* start *

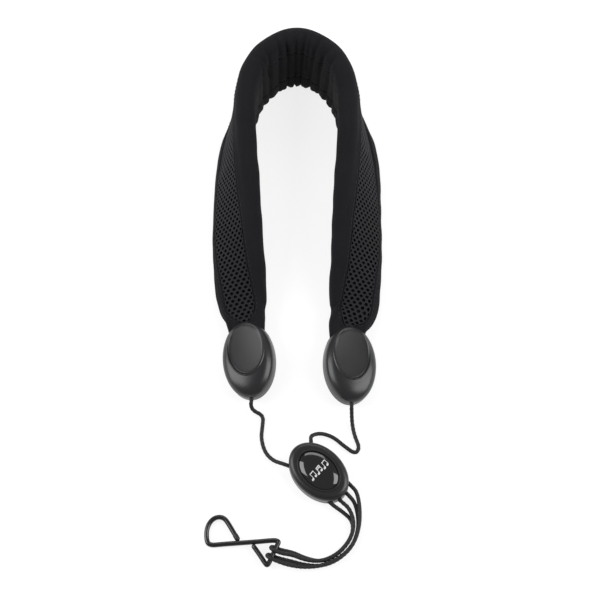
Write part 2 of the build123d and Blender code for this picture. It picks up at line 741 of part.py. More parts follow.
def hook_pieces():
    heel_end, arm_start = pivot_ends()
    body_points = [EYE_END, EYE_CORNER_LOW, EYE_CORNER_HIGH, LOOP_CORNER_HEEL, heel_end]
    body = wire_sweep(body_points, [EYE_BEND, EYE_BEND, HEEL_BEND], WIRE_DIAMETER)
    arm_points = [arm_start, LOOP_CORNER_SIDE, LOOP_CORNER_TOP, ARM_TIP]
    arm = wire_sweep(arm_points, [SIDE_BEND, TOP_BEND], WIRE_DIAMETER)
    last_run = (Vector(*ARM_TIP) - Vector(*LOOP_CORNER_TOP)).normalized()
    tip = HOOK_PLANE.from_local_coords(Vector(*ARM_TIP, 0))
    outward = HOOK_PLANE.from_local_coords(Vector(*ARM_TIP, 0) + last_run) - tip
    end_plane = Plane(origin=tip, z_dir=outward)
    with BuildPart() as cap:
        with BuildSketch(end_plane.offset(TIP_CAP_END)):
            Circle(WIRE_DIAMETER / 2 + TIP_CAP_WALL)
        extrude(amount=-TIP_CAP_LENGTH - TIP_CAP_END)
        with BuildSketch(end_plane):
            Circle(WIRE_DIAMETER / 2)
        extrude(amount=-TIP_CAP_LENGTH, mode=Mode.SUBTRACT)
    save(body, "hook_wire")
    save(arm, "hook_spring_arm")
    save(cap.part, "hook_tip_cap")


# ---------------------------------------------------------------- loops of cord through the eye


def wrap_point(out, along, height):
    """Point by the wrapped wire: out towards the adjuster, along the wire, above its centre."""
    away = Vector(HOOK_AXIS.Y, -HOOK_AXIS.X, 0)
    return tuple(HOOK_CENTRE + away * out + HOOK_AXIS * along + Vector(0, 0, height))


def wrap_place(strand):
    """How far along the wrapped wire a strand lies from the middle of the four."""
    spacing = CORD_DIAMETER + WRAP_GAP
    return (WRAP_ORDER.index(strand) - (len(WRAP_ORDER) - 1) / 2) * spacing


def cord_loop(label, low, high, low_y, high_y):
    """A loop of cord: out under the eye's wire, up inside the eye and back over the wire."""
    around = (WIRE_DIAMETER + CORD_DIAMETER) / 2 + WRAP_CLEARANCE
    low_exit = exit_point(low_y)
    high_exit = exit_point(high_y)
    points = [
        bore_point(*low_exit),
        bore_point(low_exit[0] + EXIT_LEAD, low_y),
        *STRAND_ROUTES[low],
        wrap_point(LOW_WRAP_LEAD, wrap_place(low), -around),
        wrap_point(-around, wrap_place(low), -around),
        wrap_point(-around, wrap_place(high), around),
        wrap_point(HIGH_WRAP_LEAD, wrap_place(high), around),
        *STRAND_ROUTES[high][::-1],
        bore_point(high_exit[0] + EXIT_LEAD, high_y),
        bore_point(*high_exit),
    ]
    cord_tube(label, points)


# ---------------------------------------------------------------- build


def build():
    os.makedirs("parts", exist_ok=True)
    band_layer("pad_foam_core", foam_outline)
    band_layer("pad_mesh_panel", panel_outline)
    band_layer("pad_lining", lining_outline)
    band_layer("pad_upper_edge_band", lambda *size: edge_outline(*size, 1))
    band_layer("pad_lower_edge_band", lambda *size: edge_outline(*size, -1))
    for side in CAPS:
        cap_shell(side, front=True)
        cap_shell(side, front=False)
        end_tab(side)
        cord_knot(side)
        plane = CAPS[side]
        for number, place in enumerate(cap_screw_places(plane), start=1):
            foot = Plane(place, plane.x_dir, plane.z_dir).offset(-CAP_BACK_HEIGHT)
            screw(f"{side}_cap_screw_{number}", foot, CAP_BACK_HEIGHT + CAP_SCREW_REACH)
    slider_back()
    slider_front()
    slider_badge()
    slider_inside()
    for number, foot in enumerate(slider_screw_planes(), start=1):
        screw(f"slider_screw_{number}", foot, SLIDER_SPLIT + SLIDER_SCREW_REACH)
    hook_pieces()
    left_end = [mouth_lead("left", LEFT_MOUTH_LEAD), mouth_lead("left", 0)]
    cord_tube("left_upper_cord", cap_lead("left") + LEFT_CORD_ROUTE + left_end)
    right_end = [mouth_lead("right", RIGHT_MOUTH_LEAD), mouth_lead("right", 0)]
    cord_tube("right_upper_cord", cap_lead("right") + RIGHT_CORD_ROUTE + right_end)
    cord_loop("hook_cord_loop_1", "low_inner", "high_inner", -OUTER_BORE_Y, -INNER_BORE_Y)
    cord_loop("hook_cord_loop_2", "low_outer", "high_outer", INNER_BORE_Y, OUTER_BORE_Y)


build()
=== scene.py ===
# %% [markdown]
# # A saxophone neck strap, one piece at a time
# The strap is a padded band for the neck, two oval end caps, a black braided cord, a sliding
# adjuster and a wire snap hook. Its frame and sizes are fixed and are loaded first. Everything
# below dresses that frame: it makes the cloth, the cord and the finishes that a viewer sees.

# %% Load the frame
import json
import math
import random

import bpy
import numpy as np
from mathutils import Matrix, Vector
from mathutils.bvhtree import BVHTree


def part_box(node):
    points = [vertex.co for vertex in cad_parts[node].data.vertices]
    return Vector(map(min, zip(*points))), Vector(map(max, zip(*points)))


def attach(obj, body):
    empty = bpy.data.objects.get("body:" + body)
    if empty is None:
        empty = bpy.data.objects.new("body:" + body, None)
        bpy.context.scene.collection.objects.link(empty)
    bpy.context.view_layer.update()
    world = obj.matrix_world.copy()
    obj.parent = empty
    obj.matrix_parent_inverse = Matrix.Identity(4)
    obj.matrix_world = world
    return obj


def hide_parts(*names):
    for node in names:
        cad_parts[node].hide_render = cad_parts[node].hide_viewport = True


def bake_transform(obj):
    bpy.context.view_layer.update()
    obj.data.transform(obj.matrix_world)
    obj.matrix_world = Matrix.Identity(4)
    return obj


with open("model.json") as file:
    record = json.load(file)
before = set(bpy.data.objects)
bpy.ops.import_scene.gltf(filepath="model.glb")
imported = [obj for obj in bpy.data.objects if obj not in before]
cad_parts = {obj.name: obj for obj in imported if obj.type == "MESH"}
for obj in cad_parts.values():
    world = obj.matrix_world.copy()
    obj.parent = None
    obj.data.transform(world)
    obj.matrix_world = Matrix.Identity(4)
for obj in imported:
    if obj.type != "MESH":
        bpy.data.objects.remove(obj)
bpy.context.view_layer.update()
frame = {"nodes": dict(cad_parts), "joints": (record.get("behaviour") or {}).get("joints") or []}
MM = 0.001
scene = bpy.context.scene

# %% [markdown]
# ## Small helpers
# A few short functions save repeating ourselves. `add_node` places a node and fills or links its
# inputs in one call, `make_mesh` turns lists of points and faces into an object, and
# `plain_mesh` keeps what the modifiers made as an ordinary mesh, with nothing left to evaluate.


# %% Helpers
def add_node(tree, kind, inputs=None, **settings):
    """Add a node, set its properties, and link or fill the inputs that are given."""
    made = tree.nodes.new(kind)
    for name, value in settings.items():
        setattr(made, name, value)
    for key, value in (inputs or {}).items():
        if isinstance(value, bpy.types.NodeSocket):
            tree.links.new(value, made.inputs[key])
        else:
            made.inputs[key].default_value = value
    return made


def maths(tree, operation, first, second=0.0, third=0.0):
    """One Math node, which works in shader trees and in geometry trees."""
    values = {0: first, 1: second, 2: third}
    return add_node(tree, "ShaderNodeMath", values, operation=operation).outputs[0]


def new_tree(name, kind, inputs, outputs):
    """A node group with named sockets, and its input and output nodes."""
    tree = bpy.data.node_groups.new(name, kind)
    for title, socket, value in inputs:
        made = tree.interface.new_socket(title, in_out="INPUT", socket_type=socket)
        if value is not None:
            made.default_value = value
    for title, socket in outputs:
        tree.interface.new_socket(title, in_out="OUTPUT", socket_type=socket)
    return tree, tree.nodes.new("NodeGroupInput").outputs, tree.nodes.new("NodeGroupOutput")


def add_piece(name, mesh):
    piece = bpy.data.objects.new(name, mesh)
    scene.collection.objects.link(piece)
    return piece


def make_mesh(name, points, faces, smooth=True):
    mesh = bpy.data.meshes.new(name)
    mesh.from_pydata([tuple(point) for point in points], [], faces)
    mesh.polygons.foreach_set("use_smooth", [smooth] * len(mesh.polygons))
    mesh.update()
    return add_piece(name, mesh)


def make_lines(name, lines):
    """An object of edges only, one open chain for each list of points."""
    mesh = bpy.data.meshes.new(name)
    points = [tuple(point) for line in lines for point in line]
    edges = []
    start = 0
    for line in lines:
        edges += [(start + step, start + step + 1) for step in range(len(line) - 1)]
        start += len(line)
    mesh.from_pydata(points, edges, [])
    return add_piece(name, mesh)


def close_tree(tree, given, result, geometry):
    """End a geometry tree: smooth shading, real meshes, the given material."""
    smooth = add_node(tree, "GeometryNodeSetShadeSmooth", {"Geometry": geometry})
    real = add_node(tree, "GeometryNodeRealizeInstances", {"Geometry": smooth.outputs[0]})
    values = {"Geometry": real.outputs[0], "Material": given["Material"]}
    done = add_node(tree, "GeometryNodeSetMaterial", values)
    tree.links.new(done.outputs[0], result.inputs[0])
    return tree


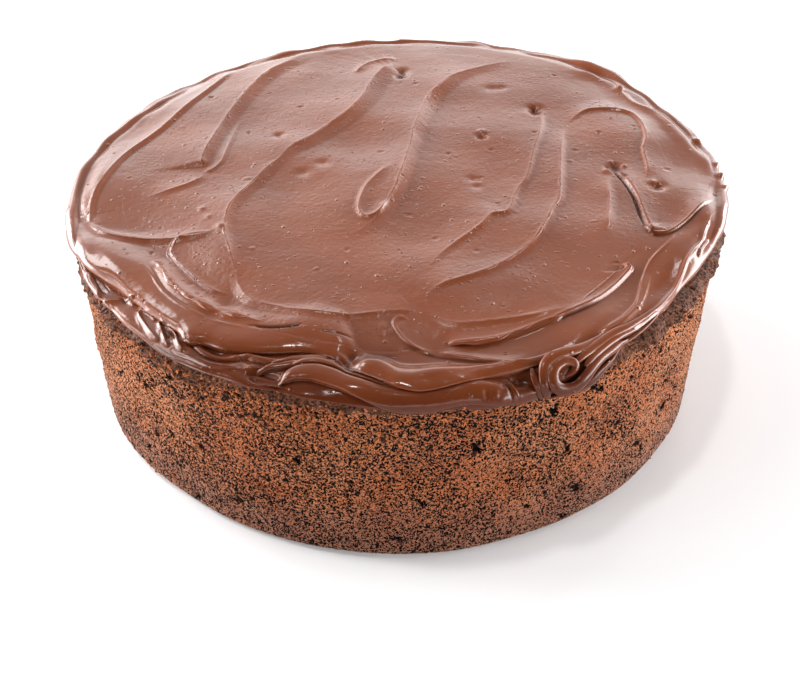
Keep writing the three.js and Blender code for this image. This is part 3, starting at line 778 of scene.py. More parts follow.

* end *

Your objective
Your output shall consist solely of the lines from the line with "slider_back()" to the line with "before = set(bpy.data.objects)", reproduced exactly, both ends included.

The response
    slider_back()
    slider_front()
    slider_badge()
    slider_inside()
    for number, foot in enumerate(slider_screw_planes(), start=1):
        screw(f"slider_screw_{number}", foot, SLIDER_SPLIT + SLIDER_SCREW_REACH)
    hook_pieces()
    left_end = [mouth_lead("left", LEFT_MOUTH_LEAD), mouth_lead("left", 0)]
    cord_tube("left_upper_cord", cap_lead("left") + LEFT_CORD_ROUTE + left_end)
    right_end = [mouth_lead("right", RIGHT_MOUTH_LEAD), mouth_lead("right", 0)]
    cord_tube("right_upper_cord", cap_lead("right") + RIGHT_CORD_ROUTE + right_end)
    cord_loop("hook_cord_loop_1", "low_inner", "high_inner", -OUTER_BORE_Y, -INNER_BORE_Y)
    cord_loop("hook_cord_loop_2", "low_outer", "high_outer", INNER_BORE_Y, OUTER_BORE_Y)


build()
=== scene.py ===
# %% [markdown]
# # A saxophone neck strap, one piece at a time
# The strap is a padded band for the neck, two oval end caps, a black braided cord, a sliding
# adjuster and a wire snap hook. Its frame and sizes are fixed and are loaded first. Everything
# below dresses that frame: it makes the cloth, the cord and the finishes that a viewer sees.

# %% Load the frame
import json
import math
import random

import bpy
import numpy as np
from mathutils import Matrix, Vector
from mathutils.bvhtree import BVHTree


def part_box(node):
    points = [vertex.co for vertex in cad_parts[node].data.vertices]
    return Vector(map(min, zip(*points))), Vector(map(max, zip(*points)))


def attach(obj, body):
    empty = bpy.data.objects.get("body:" + body)
    if empty is None:
        empty = bpy.data.objects.new("body:" + body, None)
        bpy.context.scene.collection.objects.link(empty)
    bpy.context.view_layer.update()
    world = obj.matrix_world.copy()
    obj.parent = empty
    obj.matrix_parent_inverse = Matrix.Identity(4)
    obj.matrix_world = world
    return obj


def hide_parts(*names):
    for node in names:
        cad_parts[node].hide_render = cad_parts[node].hide_viewport = True


def bake_transform(obj):
    bpy.context.view_layer.update()
    obj.data.transform(obj.matrix_world)
    obj.matrix_world = Matrix.Identity(4)
    return obj


with open("model.json") as file:
    record = json.load(file)
before = set(bpy.data.objects)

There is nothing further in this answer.